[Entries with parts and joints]
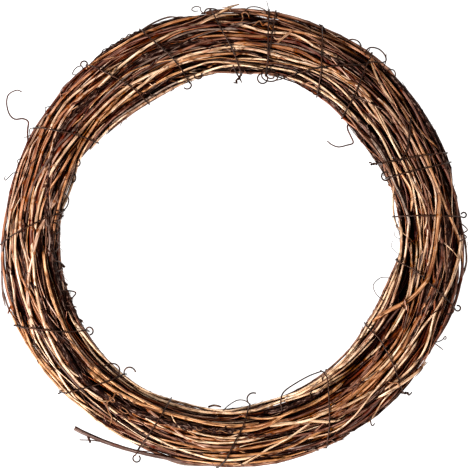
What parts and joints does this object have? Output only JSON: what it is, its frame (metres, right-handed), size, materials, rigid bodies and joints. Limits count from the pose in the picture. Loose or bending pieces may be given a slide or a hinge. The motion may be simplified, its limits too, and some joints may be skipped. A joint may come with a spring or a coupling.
{
  "type": "grapevine wreath",
  "caption": "Round craft wreath of dried grapevine canes wound into a ring and bound with dark wire ties.",
  "frame": {"origin": "centre of the wreath's outer circle, on the surface that it lies on", "axes": "+Z along the ring's axis, out of the front; +X to the right and +Y to the top of the picture"},
  "size_m": [0.3073, 0.2985, 0.0314],
  "materials": {
    "peeled_vine": "matte, bark peeled",
    "orange_bark": "matte bark",
    "brown_bark": "matte bark",
    "grey_bark": "weathered bark",
    "old_bark": "shaggy old bark",
    "tie_wire": "dark, semi-matte"
  },
  "bodies": {
    "root": {"slanting_cane_1": "peeled_vine", "slanting_cane_2": "orange_bark", "cut_cane": "grey_bark", "crossing_cane": "orange_bark", "bowed_cane_right": "brown_bark", "bowed_cane_left": "orange_bark", "old_cane_front": "old_bark", "old_cane_01": "old_bark", "old_cane_02": "old_bark", "old_cane_03": "old_bark", "cane_01": "orange_bark", "cane_02": "brown_bark", "cane_03": "peeled_vine", "cane_04": "brown_bark", "cane_05": "orange_bark", "cane_06": "grey_bark", "cane_07": "brown_bark", "cane_08": "orange_bark", "cane_09": "brown_bark", "cane_10": "peeled_vine", "cane_11": "brown_bark", "cane_12": "orange_bark", "cane_13": "grey_bark", "cane_14": "brown_bark", "cane_15": "orange_bark", "cane_16": "brown_bark", "cane_17": "peeled_vine", "cane_18": "brown_bark", "cane_19": "orange_bark", "cane_20": "grey_bark", "cane_21": "brown_bark", "cane_22": "orange_bark", "cane_23": "brown_bark", "cane_24": "peeled_vine", "cane_25": "brown_bark", "cane_26": "orange_bark", "cane_27": "grey_bark", "cane_28": "brown_bark", "cane_29": "orange_bark", "cane_30": "brown_bark", "cane_31": "peeled_vine", "cane_32": "brown_bark", "tie_01": "tie_wire", "tie_02": "tie_wire", "tie_03": "tie_wire", "tie_04": "tie_wire", "tie_05": "tie_wire", "tie_06": "tie_wire", "tie_07": "tie_wire", "tie_08": "tie_wire", "tie_09": "tie_wire", "tie_10": "tie_wire", "tie_11": "tie_wire", "tie_12": "tie_wire", "tie_13": "tie_wire", "tie_14": "tie_wire", "tie_15": "tie_wire", "tie_16": "tie_wire", "tie_17": "tie_wire", "tie_18": "tie_wire"}
  },
  "joints": []
}
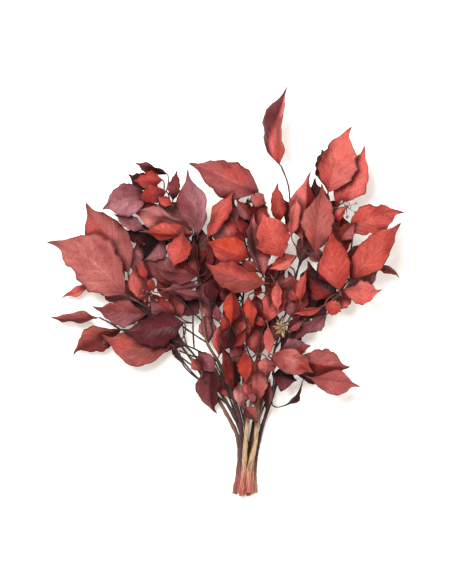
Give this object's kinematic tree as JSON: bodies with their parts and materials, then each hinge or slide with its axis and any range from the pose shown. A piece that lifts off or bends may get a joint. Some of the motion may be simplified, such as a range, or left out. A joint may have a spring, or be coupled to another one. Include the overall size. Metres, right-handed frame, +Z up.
{
  "type": "preserved ivy bunch",
  "caption": "Lying bunch of preserved, dyed ivy branches: bare woody canes at the cut end spread into layered pointed wavy leaves on thin stalks, for still-life and floral dressing",
  "frame": {"origin": "On the ground under the middle of the lying bunch's bounding box", "axes": "+Z up, +Y from the cut ends of the canes to the leaf tips, +X to the right seen from above"},
  "size_m": [0.3878, 0.4508, 0.1282],
  "materials": {
    "coral_leaf": "matte preserved leaf with a soft sheen",
    "mauve_leaf": "preserved leaf with a soft sheen",
    "burgundy_leaf": "dark preserved leaf with a soft sheen"
  },
  "bodies": {
    "root": {"stem_outer_left": "coral_leaf", "stem_low_left": "burgundy_leaf", "stem_left": "mauve_leaf", "stem_centre_left": "coral_leaf", "stem_centre": "coral_leaf", "stem_centre_right": "coral_leaf", "stem_right": "coral_leaf", "stem_low_right": "burgundy_leaf", "stem_front": "coral_leaf"}
  },
  "joints": []
}
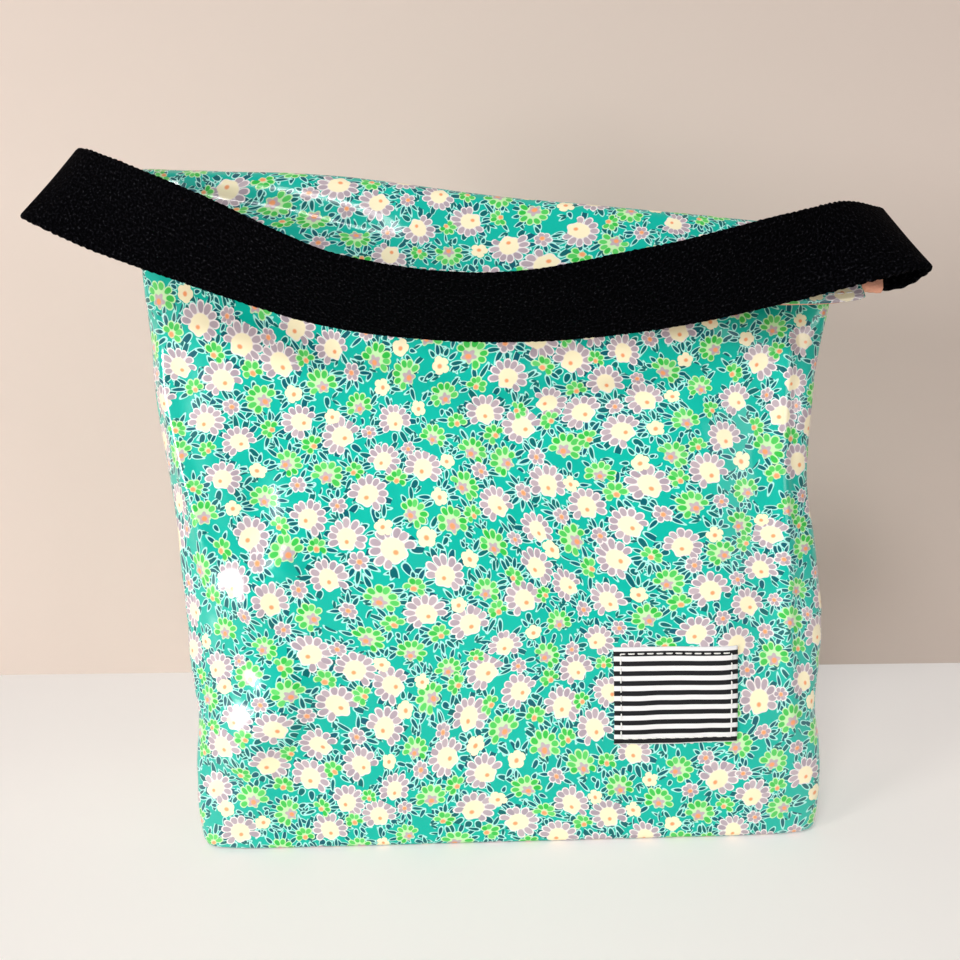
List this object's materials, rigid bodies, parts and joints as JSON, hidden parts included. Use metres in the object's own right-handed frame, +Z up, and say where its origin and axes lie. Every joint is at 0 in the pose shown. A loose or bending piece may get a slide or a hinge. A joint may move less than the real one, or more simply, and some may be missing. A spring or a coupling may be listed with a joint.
{
  "type": "lunch bag",
  "caption": "Soft fold-top lunch bag of laminated floral cloth, with a wide webbing handle sewn to the ends of its folded-over mouth.",
  "frame": {"origin": "centre of the base's underside, on the surface the bag stands on", "axes": "+Z up, front of the bag towards -Y, +X to the right seen from the front"},
  "size_m": [0.3194, 0.0977, 0.2606],
  "materials": {
    "laminated_print": "glossy laminated cotton with a small floral print on teal",
    "lining_cloth": "plain peach cotton",
    "webbing": "thick soft cotton webbing, black, matt",
    "patch_cloth": "black and white striped cotton",
    "thread_white": "white sewing thread",
    "thread_black": "black sewing thread"
  },
  "bodies": {
    "bag": {"front_panel": "laminated_print", "back_panel": "laminated_print", "base_panel": "laminated_print", "front_lining": "lining_cloth", "back_lining": "lining_cloth", "base_lining": "lining_cloth", "patch": "patch_cloth", "patch_stitching": "thread_white", "front_fold": "laminated_print", "front_fold_lining": "lining_cloth", "back_fold": "laminated_print", "back_fold_lining": "lining_cloth"},
    "flap": {"front_lip": "laminated_print", "back_lip": "laminated_print", "front_lip_lining": "lining_cloth", "back_lip_lining": "lining_cloth", "front_mouth_stitching": "thread_white", "back_mouth_stitching": "thread_white", "left_handle_end": "webbing", "right_handle_end": "webbing", "left_handle_tab": "lining_cloth", "right_handle_tab": "lining_cloth", "left_handle_stitching": "thread_black", "right_handle_stitching": "thread_black"},
    "handle": {"handle": "webbing", "left_handle_bend": "webbing", "right_handle_bend": "webbing"}
  },
  "joints": [
    {"name": "flap_fold", "type": "hinge", "parent": "bag", "child": "flap", "pos_m": [-0.0025, -0.0048, 0.234], "axis": [-0.9943, 0, 0.1063], "range_deg": [0, 140], "deforming": ["front_fold", "front_fold_lining", "back_fold", "back_fold_lining"]},
    {"name": "handle_swing", "type": "hinge", "parent": "flap", "child": "handle", "pos_m": [-0.00271, -0.0128, 0.23151], "axis": [-0.9965, 0, 0.0837], "range_deg": [0, 95], "deforming": ["left_handle_bend", "right_handle_bend"]}
  ]
}
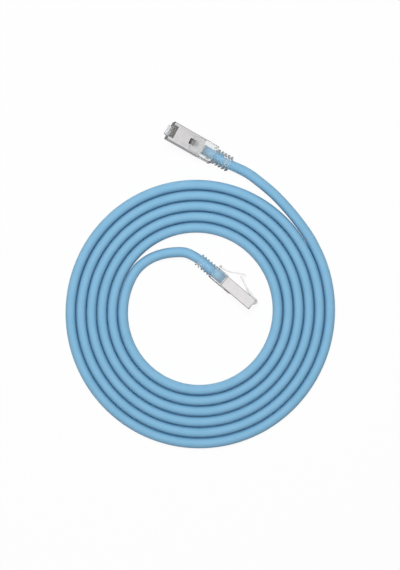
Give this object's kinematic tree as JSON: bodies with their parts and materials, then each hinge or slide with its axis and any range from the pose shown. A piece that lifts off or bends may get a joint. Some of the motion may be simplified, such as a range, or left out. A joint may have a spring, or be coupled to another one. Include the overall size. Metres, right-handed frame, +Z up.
{
  "type": "patch cable",
  "caption": "Flat-coiled light blue network patch cable with a shielded 8P8C plug, clear boot, sprung latch and latch guard on each end.",
  "frame": {"origin": "on the resting plane, under the middle of the whole cable's box", "axes": "+Z up out of the resting plane; +Y from the coil's middle towards the plug that lies outside the coil; +X to the right seen from above"},
  "size_m": [0.1666, 0.2009, 0.0189],
  "materials": {
    "blue_jacket": "extruded light blue PVC jacket, satin",
    "clear_body": "clear moulded polycarbonate",
    "grey_bar": "grey moulded polycarbonate",
    "clear_boot": "clear soft moulded PVC",
    "nickel_shield": "stamped sheet, bright nickel plating",
    "contact_plate": "nickel-plated phosphor bronze",
    "copper_wire": "bare stranded copper",
    "orange_wire": "orange and white polyethylene insulation",
    "green_wire": "green and white polyethylene insulation",
    "blue_wire": "blue and white polyethylene insulation",
    "brown_wire": "brown and white polyethylene insulation",
    "white_separator": "natural polyethylene",
    "foil_screen": "foil and tinned copper braid"
  },
  "bodies": {
    "cable": {"cable_coil": "blue_jacket", "lead_a": "blue_jacket", "lead_b": "blue_jacket", "housing_a": "clear_body", "contacts_a": "contact_plate", "load_bar_a": "grey_bar", "shield_a": "nickel_shield", "boot_a": "clear_boot", "pair_orange_a": "orange_wire", "pair_green_a": "green_wire", "pair_blue_a": "blue_wire", "pair_brown_a": "brown_wire", "conductors_a": "copper_wire", "separator_a": "white_separator", "screen_a": "foil_screen", "jacket_end_a": "blue_jacket", "housing_b": "clear_body", "contacts_b": "contact_plate", "load_bar_b": "grey_bar", "shield_b": "nickel_shield", "boot_b": "clear_boot", "pair_orange_b": "orange_wire", "pair_green_b": "green_wire", "pair_blue_b": "blue_wire", "pair_brown_b": "brown_wire", "conductors_b": "copper_wire", "separator_b": "white_separator", "screen_b": "foil_screen", "jacket_end_b": "blue_jacket"},
    "latch_a": {"latch_a": "clear_body"},
    "guard_a": {"latch_guard_a": "clear_boot"},
    "latch_b": {"latch_b": "clear_body"},
    "guard_b": {"latch_guard_b": "clear_boot"}
  },
  "joints": [
    {"name": "latch_a_press", "type": "hinge", "parent": "cable", "child": "latch_a", "pos_m": [-0.01912, 0.09507, 0.01267], "axis": [-0.4553, -0.8863, 0.0846], "range_deg": [0, 10], "stiffness_Nm_per_rad": 0.1},
    {"name": "guard_a_press", "type": "hinge", "parent": "cable", "child": "guard_a", "pos_m": [0.00546, 0.08146, 0.00238], "axis": [-0.4553, -0.8863, 0.0846], "range_deg": [-11, 0], "stiffness_Nm_per_rad": 0.02},
    {"name": "latch_b_press", "type": "hinge", "parent": "cable", "child": "latch_b", "pos_m": [0.03334, -0.00968, 0.00605], "axis": [0, 0, 1], "range_deg": [0, 10], "stiffness_Nm_per_rad": 0.1},
    {"name": "guard_b_press", "type": "hinge", "parent": "cable", "child": "guard_b", "pos_m": [0.01269, 0.01196, 0.00605], "axis": [0, 0, 1], "range_deg": [-11, 0], "stiffness_Nm_per_rad": 0.02}
  ],
  "couplings": [
    {"joint": "guard_a_press", "follows": "latch_a_press", "ratio": -1.1},
    {"joint": "guard_b_press", "follows": "latch_b_press", "ratio": -1.1}
  ]
}
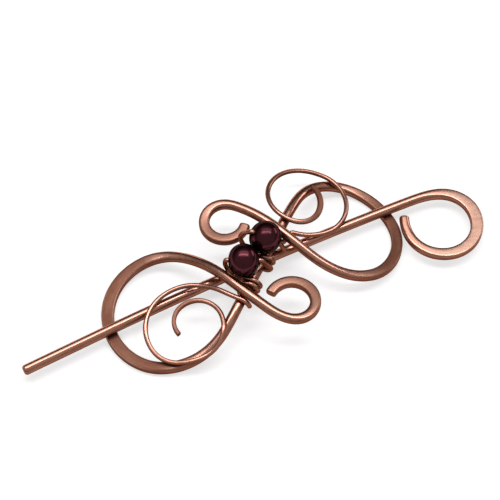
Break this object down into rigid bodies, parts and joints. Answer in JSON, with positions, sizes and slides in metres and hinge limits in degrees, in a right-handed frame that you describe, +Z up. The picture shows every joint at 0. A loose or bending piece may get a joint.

Aim of the exercise:
Find each line holding the word "bending" and copy it.

Answer for the task:
What parts and joints does this object have? Output only JSON: what it is, its frame (metres, right-handed), size, materials, rigid bodies and joints. Limits count from the pose in the picture. Loose or bending pieces may be given a slide or a hinge. The motion may be simplified, its limits too, and some joints may be skipped. A joint may come with a spring or a coupling.
List this object's materials, rigid bodies, parts and joints as JSON, hidden parts included. Use metres in the object's own right-handed frame, +Z up, and say where its origin and axes lie. Every joint is at 0 in the pose shown. A loose or bending piece may get a slide or a hinge. A joint may move less than the real one, or more simply, and some may be missing. A spring or a coupling may be listed with a joint.
Break this object down into rigid bodies, parts and joints. Answer in JSON, with positions, sizes and slides in metres and hinge limits in degrees, in a right-handed frame that you describe, +Z up. The picture shows every joint at 0. A loose or bending piece may get a joint.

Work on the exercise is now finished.